It was a breakthrough that put India on the corporate world map.
In 2007, after nine gruelling rounds of bidding, India's Tata Steel acquired the Anglo-Dutch steel maker Corus, a company four times its size, for US$12 billion (Dh44.07bn).
The alliance gave Tata access to Corus's strong distribution network in Europe and allowed the European manufacturer to make inroads into the lucrative Asian market. Overnight, it catapulted Tata from the world's 56th-largest steel maker to the fifth largest.
The deal also prompted euphoria in India as the largest foreign takeover by a company from that country.
Until then, it was considered impossible for Indian enterprises to acquire stakes in European companies, let alone buy them. That perception changed overnight.
"It is officially a two-way street now," Kamal Nath, India's former commerce minister, said at the time. "Not only is India seeking foreign investment but Indian companies are emerging investors in other countries."
The Corus deal started a chain reaction for global acquisitions, which now form a major part of corporate strategy at several major Indian companies.
The hunger to enter new markets and the quest for natural resources and commodities to feed industrial growth is pushing India's cash-rich companies to prowl overseas.
"The drive of Indian industries to go global, access new markets and technology, coupled with the fact that good targets internationally are still available at relatively depressed valuations provide excellent opportunities to Indian businesses to expand their footprints globally," says Sayantan Bhattacharya, the associate vice president at Corporate Finance Associates India, which specialises in merger and acquisition (M&A) deals.

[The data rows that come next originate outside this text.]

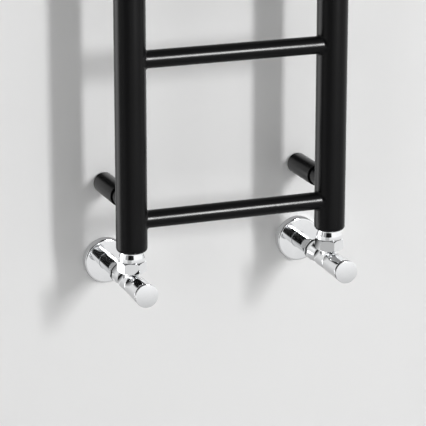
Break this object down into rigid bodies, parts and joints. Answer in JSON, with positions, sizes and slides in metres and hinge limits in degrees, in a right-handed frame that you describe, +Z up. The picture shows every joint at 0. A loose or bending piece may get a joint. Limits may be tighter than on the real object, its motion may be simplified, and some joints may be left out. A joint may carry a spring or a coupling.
{
  "type": "radiator with valve",
  "caption": "Ladder towel radiator with round columns and cross tubes, wall stand-off brackets and a pair of chrome corner valves with round caps and wall rosettes.",
  "frame": {"origin": "on the wall plane, at the centre of the four bracket screws", "axes": "+X to the right along the wall, +Y into the wall (the radiator stands at negative Y), +Z up"},
  "size_m": [0.29, 0.146, 0.87],
  "materials": {
    "black_powder_coat": "satin black polyester powder coat on steel",
    "chrome": "polished chromium plate on brass",
    "brass": "turned brass",
    "rubber": "moulded black EPDM",
    "disc_rubber": "moulded valve disc",
    "zinc_steel": "zinc-plated screw",
    "black_oxide_steel": "black oxide set screws"
  },
  "bodies": {
    "radiator": {"left_column": "black_powder_coat", "right_column": "black_powder_coat", "rung_1": "black_powder_coat", "rung_2": "black_powder_coat", "rung_3": "black_powder_coat", "rung_4": "black_powder_coat", "rung_5": "black_powder_coat", "left_lower_end_cap": "black_powder_coat", "left_upper_end_cap": "black_powder_coat", "right_lower_end_cap": "black_powder_coat", "right_upper_end_cap": "black_powder_coat", "left_lower_wall_base": "black_powder_coat", "left_lower_bracket_sleeve": "black_powder_coat", "left_lower_bracket_pin": "black_powder_coat", "left_upper_wall_base": "black_powder_coat", "left_upper_bracket_sleeve": "black_powder_coat", "left_upper_bracket_pin": "black_powder_coat", "right_lower_wall_base": "black_powder_coat", "right_lower_bracket_sleeve": "black_powder_coat", "right_lower_bracket_pin": "black_powder_coat", "right_upper_wall_base": "black_powder_coat", "right_upper_bracket_sleeve": "black_powder_coat", "right_upper_bracket_pin": "black_powder_coat", "bracket_grub_screws": "black_oxide_steel", "air_vent_body": "chrome", "air_vent_washer": "rubber", "blanking_plug": "chrome", "blanking_washer": "rubber", "left_rosette": "chrome", "left_pipe_sleeve": "chrome", "left_compression_nut": "chrome", "left_olive": "brass", "left_valve_body": "chrome", "left_union_nut": "chrome", "left_tailpiece": "chrome", "left_union_washer": "rubber", "left_bonnet": "brass", "left_spindle_seal": "rubber", "right_rosette": "chrome", "right_pipe_sleeve": "chrome", "right_compression_nut": "chrome", "right_olive": "brass", "right_valve_body": "chrome", "right_union_nut": "chrome", "right_tailpiece": "chrome", "right_union_washer": "rubber", "right_bonnet": "brass", "right_spindle_seal": "rubber"},
    "right_disc": {"right_valve_disc": "disc_rubber"},
    "right_handle": {"right_spindle": "brass", "right_handle": "chrome", "right_handle_screw": "zinc_steel", "right_front_cap": "chrome"},
    "left_disc": {"left_valve_disc": "disc_rubber"},
    "left_spindle": {"left_spindle": "brass"},
    "left_cap": {"left_lockshield_cap": "chrome", "left_front_cap": "chrome"},
    "vent_screw": {"air_vent_screw": "brass"}
  },
  "joints": [
    {"name": "right_disc_lift", "type": "slide", "parent": "radiator", "child": "right_disc", "axis": [0, -1, 0], "range_m": [0, 0.00375]},
    {"name": "right_handle_turn", "type": "hinge", "parent": "right_disc", "child": "right_handle", "pos_m": [0.119, -0.12, -0.433], "axis": [0, -1, 0], "range_deg": [0, 900]},
    {"name": "left_disc_lift", "type": "slide", "parent": "radiator", "child": "left_disc", "axis": [0, -1, 0], "range_m": [0, 0.00375]},
    {"name": "left_spindle_turn", "type": "hinge", "parent": "left_disc", "child": "left_spindle", "pos_m": [-0.119, -0.12, -0.433], "axis": [0, -1, 0], "range_deg": [0, 900]},
    {"name": "left_cap_pull", "type": "slide", "parent": "radiator", "child": "left_cap", "axis": [0, -1, 0], "range_m": [0, 0.045]},
    {"name": "vent_screw_turn", "type": "hinge", "parent": "radiator", "child": "vent_screw", "pos_m": [-0.119, -0.096, 0.396], "axis": [0, 0, 1], "range_deg": [0, 360]}
  ],
  "couplings": [
    {"joint": "right_handle_turn", "follows": "right_disc_lift", "rad_per_m": 4188.8},
    {"joint": "left_spindle_turn", "follows": "left_disc_lift", "rad_per_m": 4188.8}
  ]
}
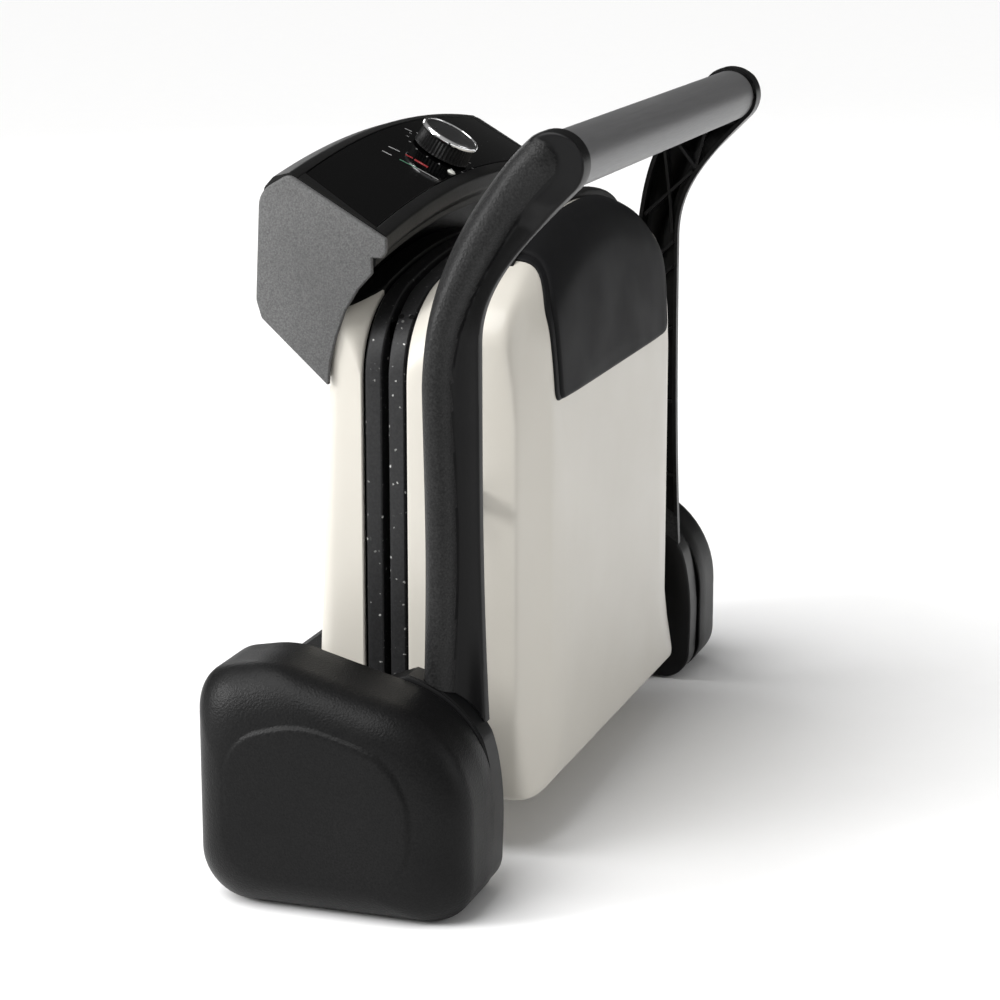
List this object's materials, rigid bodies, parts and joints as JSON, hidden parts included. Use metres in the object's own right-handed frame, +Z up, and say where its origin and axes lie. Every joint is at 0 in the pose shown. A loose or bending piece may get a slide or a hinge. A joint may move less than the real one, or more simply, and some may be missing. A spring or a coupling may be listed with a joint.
{
  "type": "waffle maker",
  "caption": "Upright-stored waffle maker: cream shells around non-stick plates, swinging tube handle on side arms, round-backed side hinges, dial with heat control.",
  "frame": {"origin": "middle of the underside of the closed appliance as it stands upright on its side covers", "axes": "+Z up in upright storage, X along the handle tube, -Y the lid's outer face, +Y the underside with the feet used on a table"},
  "size_m": [0.438, 0.1606, 0.3269],
  "materials": {
    "cream_gloss": "smooth semi-gloss cream",
    "black_textured": "fine-grained charcoal",
    "grey_textured": "fine-grained mid charcoal",
    "granite_coat": "speckled non-stick coat on cast aluminium",
    "steel": "plain zinc or steel",
    "aluminised": "bright pressed sheet",
    "panel_gloss": "mirror-gloss black",
    "lamp_lens": "clear-white lens",
    "lamp_glass": "neon indicator",
    "ivory_plastic": "moulded",
    "chrome": "polished",
    "knob_face": "satin with spun lines",
    "rubber": "matt",
    "bush_nylon": "natural nylon",
    "tube_metal": "satin brushed, grey anodised"
  },
  "bodies": {
    "base": {"base_cover": "black_textured", "base_shell": "cream_gloss", "cable_gland": "rubber", "control_housing": "black_textured", "control_panel": "panel_gloss", "cover_screw_1": "steel", "cover_screw_2": "steel", "cover_screw_3": "steel", "cover_screw_4": "steel", "crossmember": "black_textured", "end_cap_left": "grey_textured", "end_cap_right": "grey_textured", "friction_washer_left": "steel", "friction_washer_right": "steel", "front_foot_left": "rubber", "front_foot_right": "rubber", "hinge_bracket_left": "steel", "hinge_bracket_right": "steel", "hinge_pin_left": "steel", "hinge_pin_right": "steel", "lamp_body": "lamp_glass", "lamp_lens": "lamp_lens", "lower_heater": "steel", "lower_plate": "granite_coat", "lower_reflector": "aluminised", "rear_deck": "black_textured", "rear_foot_left": "rubber", "rear_foot_right": "rubber", "side_cover_left": "black_textured", "side_cover_right": "black_textured", "terminal_block": "ivory_plastic", "thermal_fuse": "steel", "thermostat": "steel"},
    "handle": {"arm_left": "black_textured", "arm_right": "black_textured", "hub_left": "black_textured", "hub_right": "black_textured", "handle_tube": "tube_metal", "tube_plug_left": "black_textured", "tube_plug_right": "black_textured", "lid_pin_left": "steel", "lid_pin_right": "steel", "hinge_bush_left": "bush_nylon", "hinge_bush_right": "bush_nylon"},
    "lid": {"lid_shell": "cream_gloss", "lid_front_cover": "grey_textured", "lid_inner_frame": "black_textured", "upper_plate": "granite_coat", "upper_heater": "steel", "upper_reflector": "aluminised", "lid_bracket_left": "steel", "lid_bracket_right": "steel", "lid_grip": "black_textured"},
    "dial": {"knob": "black_textured", "knob_ring": "chrome", "knob_face": "knob_face", "knob_shaft": "steel"}
  },
  "joints": [
    {"name": "handle_hinge", "type": "hinge", "parent": "base", "child": "handle", "pos_m": [0, 0.002, 0.046], "axis": [1, 0, 0], "range_deg": [0, 96]},
    {"name": "lid_tilt", "type": "hinge", "parent": "handle", "child": "lid", "pos_m": [0, -0.02, 0.165], "axis": [1, 0, 0], "range_deg": [-1.5, 1.5]},
    {"name": "dial_turn", "type": "hinge", "parent": "base", "child": "dial", "pos_m": [0, 0.03619, 0.29671], "axis": [0, -0.4972, 0.8676], "range_deg": [-270, 0]}
  ]
}
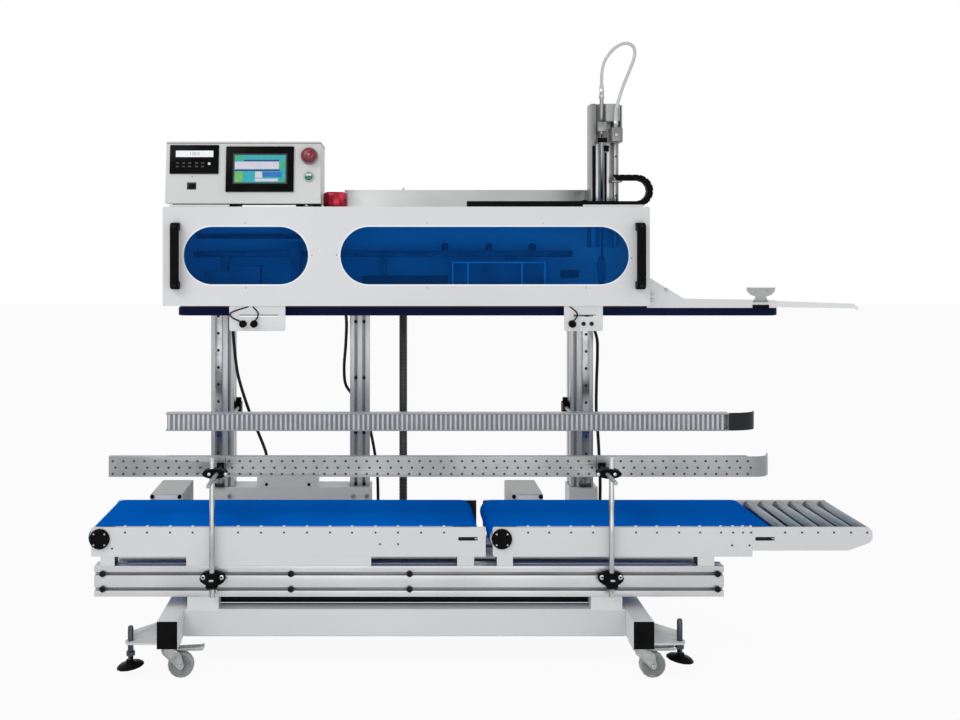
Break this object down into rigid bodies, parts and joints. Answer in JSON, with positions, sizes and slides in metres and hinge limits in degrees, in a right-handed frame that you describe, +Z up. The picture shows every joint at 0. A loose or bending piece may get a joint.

Citibank says outbound M&A deals in the Asia-Pacific region shot up by 166 per cent last year to a record $126.1bn.
Standard Chartered estimates M&A activity in India this year is expected to surpass last year's record $71bn total, which was led by oil and gas, metals and mining companies.
After two years of relative slowdown in global deals after the economic crisis, overseas acquisitions by Indian companies accounted for more than half of the total M&A volume last year.
Ernst & Young ranked Indian companies as the seventh most acquisitive in mining and metals last year, up from 14th in 2009.
Last June Bharti Airtel, India's largest telecommunications operator, announced a $10.7bn acquisition of the Zain Group's African telecoms operations.
The acquisition gave Bharti Airtel, headed by the billionaire tycoon Sunil Mittal, access to the Kuwaiti telecoms company's 42 million subscribers in 15 African nations. Bharti became the world's third-largest telecoms operator.
Indian companies also became targets last year. The UK-listed metals and mining giant Vedanta signed a $9.6bn agreement to acquire between 51 and 61 per cent stake in Cairn India, a subsidiary of the Edinburgh oil and gas exploration company Cairn Energy.
Essar Power, the parent company of which is listed in London, acquired Navabharat Power, a 2.25 megawatt coal-powered plant in eastern India for $2bn.
But funding for domestic and overseas M&A targets remains a critical stumbling block.
China is known to fall back on its vast foreign reserves to fund overseas acquisitions but in India, most high-priced acquisitions are funded through the leveraged buyout option, which is borrowed money with the assets of the acquired entity as collateral.
"The major concern is that Indian banks are reluctant to fund overseas acquisitions and Indian domestic debt market is highly illiquid," says Ashok Banerjee, a professor of finance at the Indian Institute of Management Calcutta.
"There is an urgent need for a well-developed debt market in India to help fund both domestic and overseas acquisitions."
Tata's acquisition of Corus strained the buyer's finances severely. It raised $6.17bn of debt to pay for the deal through a new subsidiary of the acquired firm called Tata Steel UK.
Analysts said the deal, which coincided with the global economic slowdown, was highly overpriced. The stock markets reacted unfavourably and Tata Steel lost more than $1bn in market capitalisation after it announced its intention to buy Corus.
"Empirical evidence suggests that acquisitions add shareholder value only when these are cash acquisitions and the premium paid is reasonable," says Prof Banerjee. "It is still not clear whether Tata's acquisition of Corus will deliver long-term shareholder value."
Investors interested in domestic companies have long called for an easing of limits on foreign direct investment to help M&A transactions.
"Foreign insurance companies make a case that they are often the vehicles to expand financial markets in this manner but are limited until India limits its 26 per cent cap on foreign ownership of such entities," says Gunjan Bagla, the managing director of Amritt Ventures in California, an adviser to global companies that wish to do business in India.
"I expect the M&A spree to continue this year and beyond, limited only by their ability to raise capital to fund acquisitions."